Yes that is it exactly. The current government's model is based on corner shop economics. A corner shop does benefit by buying the cheapest product wherever it comes from. A corner shop must cut its costs to match its income or grow its income to match its costs.
Macro-economics is slightly different.
When I go to my local corner shop and spend £10 then and £5 is spent on wages and profit, then most of that £5 is spent in the local economy and much of that oes to pay more local wages of which most is spent in the local economy .... and so on.
So £10 spent actually grows the economy as a whole, but that does not feature in the corner shop's books.
When a government decides to buy the cheapest from abroad at the expense of its own industry then all that money goes somewhere else and it does not benefit the national economy. What is more if that results in unemployment then government will end up paying the workers to do nothing as well. So it is out of pocket!
Did I make all this up? No, I learnt it at university from a Professor of Economics. This is classic macro-economics.
Of course this is no reason to prop up dead industries, but it is a factor that should be taken into account in procurement. Indeed - before anyone tells me it is not permitted by
EU» public sector procurement laws - it is permitted provided that criteria are clearly set out in the call for tenders! It is just that the
UK▸ Treasury who controls government procurement does not let departments do this! It just goes for cheapest.
Now in Preston Lancs the local council has got together with other local public sector purchasers to promote buying local where possible (e.g. school and hospital catering etc) working within the rules.
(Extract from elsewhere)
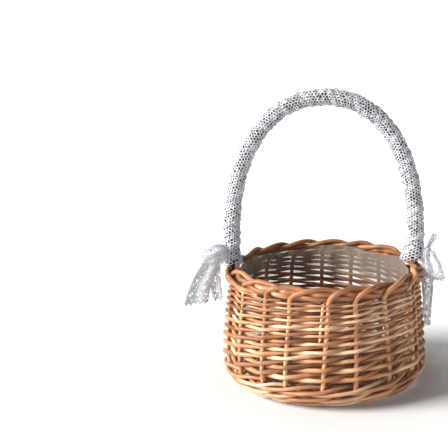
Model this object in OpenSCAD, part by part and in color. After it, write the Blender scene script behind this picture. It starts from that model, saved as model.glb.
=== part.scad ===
// Round willow flower girl basket: French-randed wall on upright stakes, waled foot, woven round base,
// rolled border, clear film liner, and a lace-wound bow handle with a lace bow at each foot.
// The origin is the centre of the foot's flat underside. X runs from one handle foot to the other,
// and Z is up. All sizes are in millimetres.

/* [Wall] */
// Radius of the stake circle at the belly, the widest height
belly_r = 96.2; // [92:0.1:100]
// Height of the belly
belly_z = 38; // [32:1:44]
// Radius of the stake circle at the rim
rim_r = 90.7; // [88:0.1:94]
// Height of the top of the weave, where the border starts
rim_z = 106; // [100:1:112]
// Radius where the stakes leave the base
heel_r = 70; // [68:1:74]
// Height of the base sticks' centre line
base_z = 7.5; // [7.5:0.1:9]

/* [Rods] */
// Diameter of a stake in the wall
stake_d = 4.3; // [4:0.1:4.6]
// Number of times each weaver passes in front of a stake
rows = 11; // [10:1:11]
// Diameter of a weaver at its butt, low in the wall
weaver_butt_d = 4.3; // [3.6:0.1:4.4]
// Diameter of a weaver at its tip, just under the border
weaver_tip_d = 2.1; // [1.8:0.1:2.2]
// Diameter of the three rods of the foot wale
wale_d = 3.6; // [3:0.1:3.8]
// Diameter of a base stick
stick_d = 5.6; // [5:0.1:5.8]
// Diameter of the two rods that fill the base
base_weaver_d = 3; // [2.6:0.1:3.2]

/* [Handle] */
// Height of the handle's centre line at its top
handle_top_z = 281.8; // [260:0.1:300]
// Diameter of the willow core of the handle
core_d = 13.6; // [12:0.1:14]
// Outer diameter of the lace wound on the core
wrap_d = 16.8; // [15:0.1:18]

/* [Lace and liner] */
// Thickness of a layer of gathered lace
lace_t = 1.6; // [1:0.1:2]
// Thickness of the liner film
film_t = 0.5; // [0.4:0.1:1]

/* [Hidden] */

// Stakes
stakes = 18;
step_a = 360 / stakes;
first_stake_a = 6;
bye_stake_index = 13;
function stake_a(k) = first_stake_a + step_a * k;
function two_digits(n) = str(n < 10 ? "0" : "", n);

// Wall: a squarish curve from the heel out to the belly, then a gentle taper up to the rim
heel_power = 2.8;
taper_power = 1.2;
heel_h = belly_z - base_z;
function wall_r(z) = z < belly_z
    ? heel_r + (belly_r - heel_r) * pow(1 - pow(min(1, (belly_z - z) / heel_h), heel_power), 1 / heel_power)
    : belly_r - (belly_r - rim_r) * pow((z - belly_z) / (rim_z - belly_z), taper_power);
// Outward normal of the wall at height z, as [r, z]
function wall_normal(z) =
    let (dz = 0.2, dr = wall_r(z + dz) - wall_r(max(base_z, z - dz)), h = z + dz - max(base_z, z - dz))
    [h, -dr] / norm([h, dr]);
// Point at angle a on the wall at height z, moved out by off and along the wall by up
function wall_point(a, z, off = 0, up = 0) =
    let (n = wall_normal(z), r = wall_r(z) + off * n[0] - up * n[1], h = z + off * n[1] + up * n[0])
    [r * cos(a), r * sin(a), h];
function polar(r, a, z) = [r * cos(a), r * sin(a), z];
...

And they have been able to demonstrate a benefit to the local economy, just as classical macro-economic theory suggests.
Government stimulating the economy with public works is nothing new. One of the reasons that new road and rail construction was so popular in the 1930's and now was that it is highly labour intensive, so almost all the money is paid out in wages and so gets recycled.
The reason that tax cuts for the rich are less effective is that they tend to keep the more of the money or spend it on imported luxury goods.
It has suited Conservative politicians from Thatcher onwards to try and present government like a Corner Shop. It does however help sell the idea of small government and that austerity is a necessary evil. But as you will see this is not good macro economics. Of course you can go too far and wreck the economy, but most countries where this has happened it was due to corruption and/or a national culture tax avoidance and evasion.